>> START

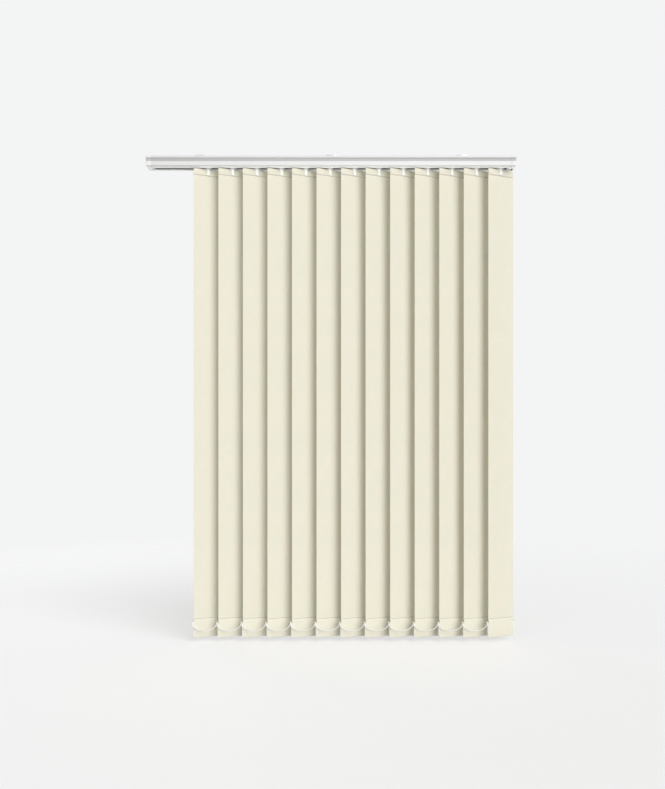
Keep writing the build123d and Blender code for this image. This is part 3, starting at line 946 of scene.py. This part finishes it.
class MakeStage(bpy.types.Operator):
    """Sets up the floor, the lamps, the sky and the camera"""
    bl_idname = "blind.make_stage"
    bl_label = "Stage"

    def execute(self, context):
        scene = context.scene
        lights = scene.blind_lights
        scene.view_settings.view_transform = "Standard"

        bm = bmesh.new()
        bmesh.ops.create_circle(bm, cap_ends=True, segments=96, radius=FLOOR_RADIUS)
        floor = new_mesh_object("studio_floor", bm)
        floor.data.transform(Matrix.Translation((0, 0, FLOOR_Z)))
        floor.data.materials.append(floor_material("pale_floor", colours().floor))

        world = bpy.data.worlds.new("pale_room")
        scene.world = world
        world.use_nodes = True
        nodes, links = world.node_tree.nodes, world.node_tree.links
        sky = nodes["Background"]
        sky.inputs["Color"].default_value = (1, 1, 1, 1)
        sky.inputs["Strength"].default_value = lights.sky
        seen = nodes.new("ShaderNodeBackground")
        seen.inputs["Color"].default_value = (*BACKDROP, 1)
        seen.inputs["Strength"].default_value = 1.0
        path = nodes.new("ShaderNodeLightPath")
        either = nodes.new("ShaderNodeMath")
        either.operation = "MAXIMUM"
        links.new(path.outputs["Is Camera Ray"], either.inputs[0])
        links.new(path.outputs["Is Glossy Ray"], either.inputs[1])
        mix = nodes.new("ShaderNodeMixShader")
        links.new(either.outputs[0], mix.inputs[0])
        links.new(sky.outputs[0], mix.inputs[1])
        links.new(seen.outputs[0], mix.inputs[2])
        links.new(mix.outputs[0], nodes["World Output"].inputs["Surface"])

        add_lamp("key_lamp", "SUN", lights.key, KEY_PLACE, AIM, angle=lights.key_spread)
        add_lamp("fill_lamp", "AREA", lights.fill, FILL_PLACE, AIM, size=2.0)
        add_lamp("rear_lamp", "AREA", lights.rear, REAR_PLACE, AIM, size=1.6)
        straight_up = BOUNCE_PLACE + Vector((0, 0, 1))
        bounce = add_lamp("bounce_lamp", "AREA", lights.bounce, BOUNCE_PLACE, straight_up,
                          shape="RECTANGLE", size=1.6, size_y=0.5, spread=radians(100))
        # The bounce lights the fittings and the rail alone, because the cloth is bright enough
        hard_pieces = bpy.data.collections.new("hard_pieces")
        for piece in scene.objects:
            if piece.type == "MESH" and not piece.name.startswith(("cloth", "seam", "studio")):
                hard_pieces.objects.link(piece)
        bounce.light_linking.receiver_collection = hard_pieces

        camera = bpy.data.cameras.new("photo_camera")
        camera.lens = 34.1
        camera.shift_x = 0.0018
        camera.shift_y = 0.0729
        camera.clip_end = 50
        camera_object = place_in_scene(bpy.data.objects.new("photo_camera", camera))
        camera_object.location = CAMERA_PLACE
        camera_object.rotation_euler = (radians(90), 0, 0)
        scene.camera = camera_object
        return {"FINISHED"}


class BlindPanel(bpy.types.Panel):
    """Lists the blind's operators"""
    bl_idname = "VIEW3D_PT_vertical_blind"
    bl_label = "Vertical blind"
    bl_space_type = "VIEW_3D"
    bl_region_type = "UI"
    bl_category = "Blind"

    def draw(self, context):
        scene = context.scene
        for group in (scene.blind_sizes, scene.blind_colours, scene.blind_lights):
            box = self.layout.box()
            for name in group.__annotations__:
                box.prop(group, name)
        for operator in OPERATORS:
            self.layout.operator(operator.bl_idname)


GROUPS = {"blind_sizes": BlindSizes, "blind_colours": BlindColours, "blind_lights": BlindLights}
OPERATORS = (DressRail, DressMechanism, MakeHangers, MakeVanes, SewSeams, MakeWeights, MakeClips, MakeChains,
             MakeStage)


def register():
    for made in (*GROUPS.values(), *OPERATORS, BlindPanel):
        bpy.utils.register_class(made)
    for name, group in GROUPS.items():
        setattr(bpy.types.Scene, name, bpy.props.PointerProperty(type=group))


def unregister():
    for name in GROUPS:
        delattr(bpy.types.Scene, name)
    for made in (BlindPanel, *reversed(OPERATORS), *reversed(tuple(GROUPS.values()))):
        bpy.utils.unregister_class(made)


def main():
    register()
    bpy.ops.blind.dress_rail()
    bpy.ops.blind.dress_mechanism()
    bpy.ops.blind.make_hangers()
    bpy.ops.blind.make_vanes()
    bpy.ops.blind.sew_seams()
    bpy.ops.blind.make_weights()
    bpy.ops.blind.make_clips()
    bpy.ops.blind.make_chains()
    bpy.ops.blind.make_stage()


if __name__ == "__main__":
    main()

>> END

What to do:
Quote the data above in full, changing nothing.

Result for this task:
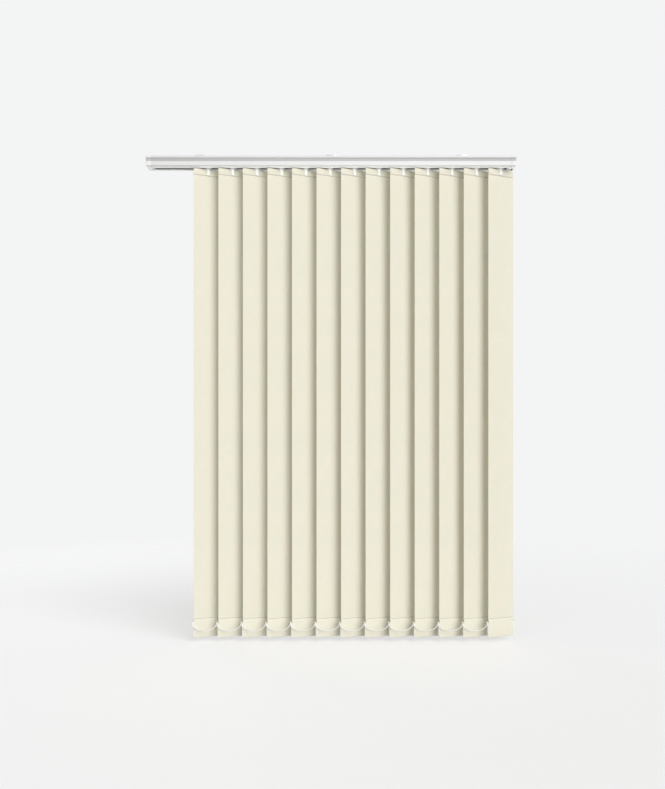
Keep writing the build123d and Blender code for this image. This is part 3, starting at line 946 of scene.py. This part finishes it.
class MakeStage(bpy.types.Operator):
    """Sets up the floor, the lamps, the sky and the camera"""
    bl_idname = "blind.make_stage"
    bl_label = "Stage"

    def execute(self, context):
        scene = context.scene
        lights = scene.blind_lights
        scene.view_settings.view_transform = "Standard"

        bm = bmesh.new()
        bmesh.ops.create_circle(bm, cap_ends=True, segments=96, radius=FLOOR_RADIUS)
        floor = new_mesh_object("studio_floor", bm)
        floor.data.transform(Matrix.Translation((0, 0, FLOOR_Z)))
        floor.data.materials.append(floor_material("pale_floor", colours().floor))

        world = bpy.data.worlds.new("pale_room")
        scene.world = world
        world.use_nodes = True
        nodes, links = world.node_tree.nodes, world.node_tree.links
        sky = nodes["Background"]
        sky.inputs["Color"].default_value = (1, 1, 1, 1)
        sky.inputs["Strength"].default_value = lights.sky
        seen = nodes.new("ShaderNodeBackground")
        seen.inputs["Color"].default_value = (*BACKDROP, 1)
        seen.inputs["Strength"].default_value = 1.0
        path = nodes.new("ShaderNodeLightPath")
        either = nodes.new("ShaderNodeMath")
        either.operation = "MAXIMUM"
        links.new(path.outputs["Is Camera Ray"], either.inputs[0])
        links.new(path.outputs["Is Glossy Ray"], either.inputs[1])
        mix = nodes.new("ShaderNodeMixShader")
        links.new(either.outputs[0], mix.inputs[0])
        links.new(sky.outputs[0], mix.inputs[1])
        links.new(seen.outputs[0], mix.inputs[2])
        links.new(mix.outputs[0], nodes["World Output"].inputs["Surface"])

        add_lamp("key_lamp", "SUN", lights.key, KEY_PLACE, AIM, angle=lights.key_spread)
        add_lamp("fill_lamp", "AREA", lights.fill, FILL_PLACE, AIM, size=2.0)
        add_lamp("rear_lamp", "AREA", lights.rear, REAR_PLACE, AIM, size=1.6)
        straight_up = BOUNCE_PLACE + Vector((0, 0, 1))
        bounce = add_lamp("bounce_lamp", "AREA", lights.bounce, BOUNCE_PLACE, straight_up,
                          shape="RECTANGLE", size=1.6, size_y=0.5, spread=radians(100))
        # The bounce lights the fittings and the rail alone, because the cloth is bright enough
        hard_pieces = bpy.data.collections.new("hard_pieces")
        for piece in scene.objects:
            if piece.type == "MESH" and not piece.name.startswith(("cloth", "seam", "studio")):
                hard_pieces.objects.link(piece)
        bounce.light_linking.receiver_collection = hard_pieces

        camera = bpy.data.cameras.new("photo_camera")
        camera.lens = 34.1
        camera.shift_x = 0.0018
        camera.shift_y = 0.0729
        camera.clip_end = 50
        camera_object = place_in_scene(bpy.data.objects.new("photo_camera", camera))
        camera_object.location = CAMERA_PLACE
        camera_object.rotation_euler = (radians(90), 0, 0)
        scene.camera = camera_object
        return {"FINISHED"}


class BlindPanel(bpy.types.Panel):
    """Lists the blind's operators"""
    bl_idname = "VIEW3D_PT_vertical_blind"
    bl_label = "Vertical blind"
    bl_space_type = "VIEW_3D"
    bl_region_type = "UI"
    bl_category = "Blind"

    def draw(self, context):
        scene = context.scene
        for group in (scene.blind_sizes, scene.blind_colours, scene.blind_lights):
            box = self.layout.box()
            for name in group.__annotations__:
                box.prop(group, name)
        for operator in OPERATORS:
            self.layout.operator(operator.bl_idname)


GROUPS = {"blind_sizes": BlindSizes, "blind_colours": BlindColours, "blind_lights": BlindLights}
OPERATORS = (DressRail, DressMechanism, MakeHangers, MakeVanes, SewSeams, MakeWeights, MakeClips, MakeChains,
             MakeStage)


def register():
    for made in (*GROUPS.values(), *OPERATORS, BlindPanel):
        bpy.utils.register_class(made)
    for name, group in GROUPS.items():
        setattr(bpy.types.Scene, name, bpy.props.PointerProperty(type=group))


def unregister():
    for name in GROUPS:
        delattr(bpy.types.Scene, name)
    for made in (BlindPanel, *reversed(OPERATORS), *reversed(tuple(GROUPS.values()))):
        bpy.utils.unregister_class(made)


def main():
    register()
    bpy.ops.blind.dress_rail()
    bpy.ops.blind.dress_mechanism()
    bpy.ops.blind.make_hangers()
    bpy.ops.blind.make_vanes()
    bpy.ops.blind.sew_seams()
    bpy.ops.blind.make_weights()
    bpy.ops.blind.make_clips()
    bpy.ops.blind.make_chains()
    bpy.ops.blind.make_stage()


if __name__ == "__main__":
    main()